And that’s just a few little clues that helped me to understand that it is indeed just a wee bit less optimal to be a woman than it is to be a man.

So, boys, forgive me if I can’t manage to muster much sympathy for you, or your parents, that, bereft of a role model you could identify with – in a world that has produced the likes of Nelson Mandela, Abraham Lincoln…sheesh, even Tom Hanks, for Pete’s sake…you chose a miscreant whose need to troll Nobel nominee Greta Thunberg may have been the reason he got arrested in the first place (immediately prior to his arrest, Tate posted a video taunting Thunberg which showed pizza boxes from a Romanian pizza chain, thus confirming that he was in the country at the time).

The thing is, Tate’s message – that women are second class citizens who belong in the home and shouldn’t be allowed to drive – is one that doesn’t take root in a home where children are taught and shown to honor and respect women; where the equality of women is the reality and the truth of their lives, not just lip service. If you teach a child this lesson just as consistently and thoroughly as you teach him not to touch a hot stove or to wash his hands after using the bathroom, his response to the likes of Andrew Tate and those who idolize him will be something akin to disgust.
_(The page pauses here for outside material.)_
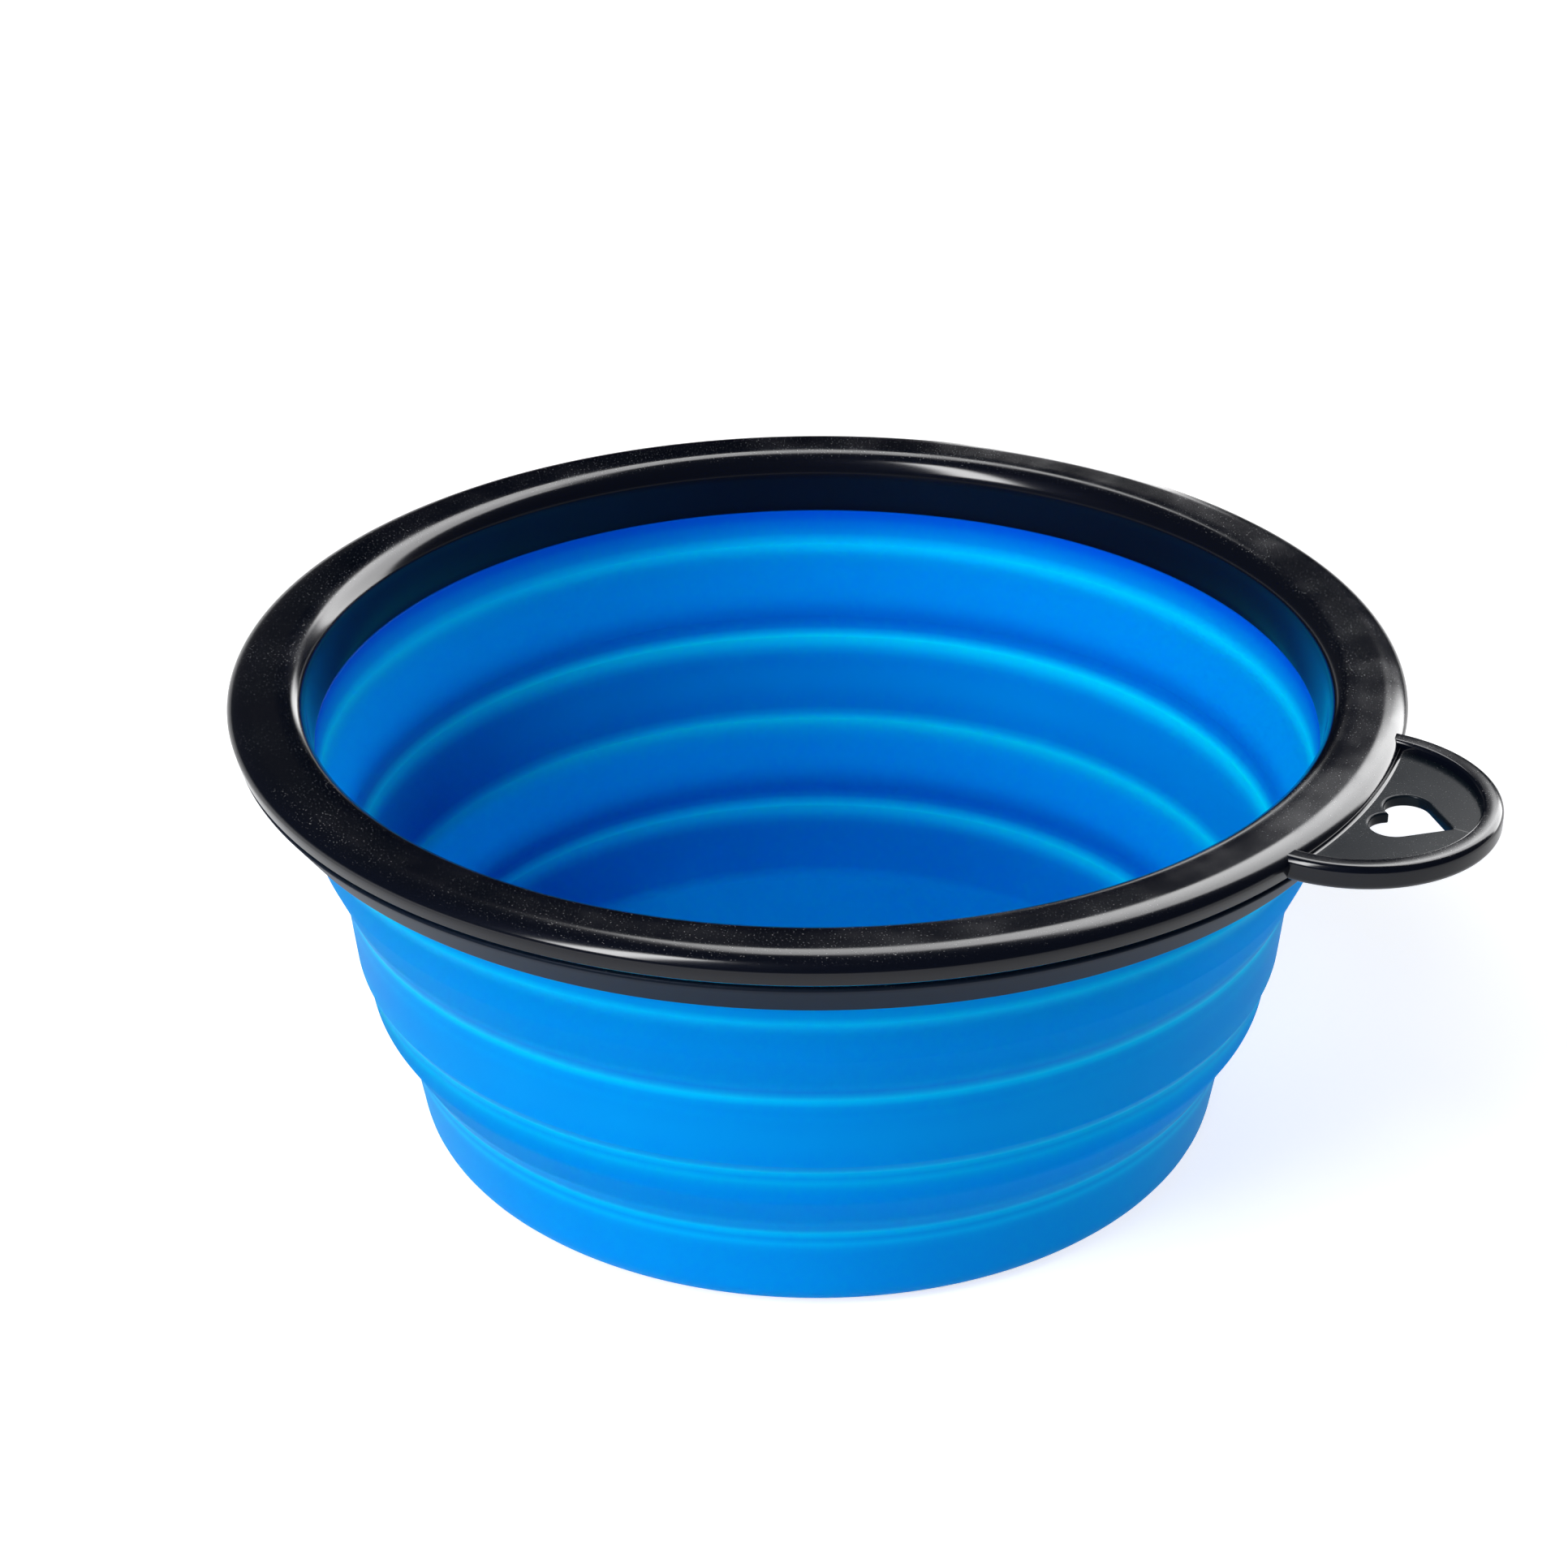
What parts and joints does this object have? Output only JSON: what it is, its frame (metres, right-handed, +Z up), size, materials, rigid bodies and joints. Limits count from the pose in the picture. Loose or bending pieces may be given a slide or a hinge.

Many say that women should be treated equally, but it’s not the truth, in many families, in the workplace, in government, in society. Women are still fighting for equality, and instead of wringing our hands over a bunch of schoolboys abroad, perhaps we should be worrying about the fact that women are still fighting the same battles they’ve been fighting for 50 years, with little sign of improvement.

Except that those earnest (and, likely, poorly paid) teachers who are trying to de-program these little Andrew Tate wannabes know that these children of money and connection will grow up to be the kind of men who make laws and control policy. Certainly, it’s better that such men not harbor opinions such as that women “are given to the man and belong to the man.”

I’m going to be 60 next year. When I graduated from Mount Holyoke, full of feminist awareness that I have carried with me all my life, I never thought we’d still be fighting these battles 40 years later. I certainly never believed that some of the most vocal opponents would be other women.

There is still a lot of work to do. I’ve done my best to raise my girls as feminists, with a husband who is acutely supportive of them as women. We all have a hand in this.

Teach your children well.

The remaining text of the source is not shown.